In brief, the task elicits activity of a region of the brain, and this activity changes the intensity of the radiofrequency coming from that part. This is a very small change. But, if we repeat the task several times we are able to sum the changes to get a significant result that can be registered.

We compare a person's brain activity during a particular task with their activity level during a resting state. However, the brain works continuously, even during the resting state. For that reason the resting state is a baseline of the background activity of the brain.

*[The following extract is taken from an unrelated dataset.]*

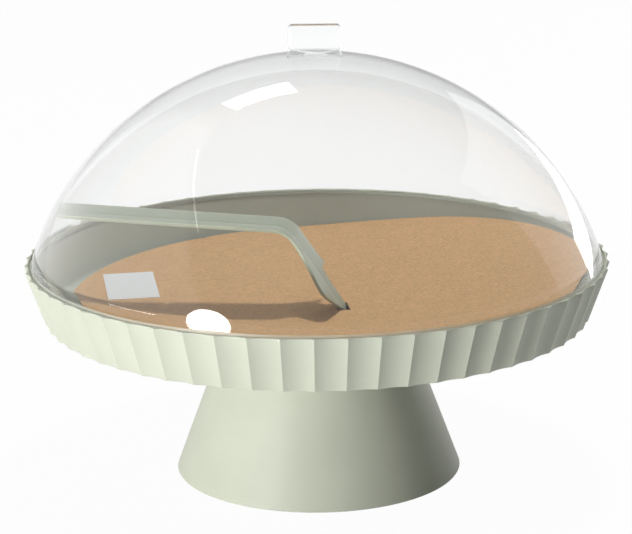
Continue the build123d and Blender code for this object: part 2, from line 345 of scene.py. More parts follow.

So we must know the value of the background signal activity and the value of the signal related to the task. To do this, hundreds of images of the region targeted are taken during a few minutes. Meanwhile, the subject is alternating between periods of activity (performing the task) and periods of rest. In this manner we have a group of images of a region taken during the task, and the same number of images of the same region during rest. Two averaged images are obtained corresponding to two conditions in which one is "activated".

As we have seen before, images are the result of the values of the signal intensity, encoded on a gray scale. These values can be added, subtracted, etc. Well, that is exactly the next step. Powerful computers subtract the baseline values from the activated ones. These values of activation are then transformed into a map of colors. Usually the scale of this map varies from blue to red in a increasing manner. Finally, the colors are overlaid upon anatomical images, in a similar way that the weather maps are overlaid upon geographical pictures.
 

How fMRI can be helpful in Medicine

fMRI has a particular terminology. The next images explain the must important terms used to describe one experiment.

screenshot of the software

One epoch is a period of time in which something is occurring.

  • ON: The name of the epoch in which the task is performed
  • OFF: The name of the epoch in which the subject is at rest

A scan is the image obtained in each unit of time

A level is the localization of the site to explore. Several levels can be explored at once.

In this graphic is shown: 5 epochs ON, in which the subject performs the task; 5 epochs OFF, in which the subject is at rest; each epoch lasts 30 seconds for a total length of the experiment of 5 minutes. Four levels of the brain are explored, with 120 images (or scans) divided in alternated groups of 12.

A Final Result

9 brain scans showing activity

The areas in color depict the activation of the brain regions involved in hearing and comprehending the human voice. The left hemisphere shows greater activation.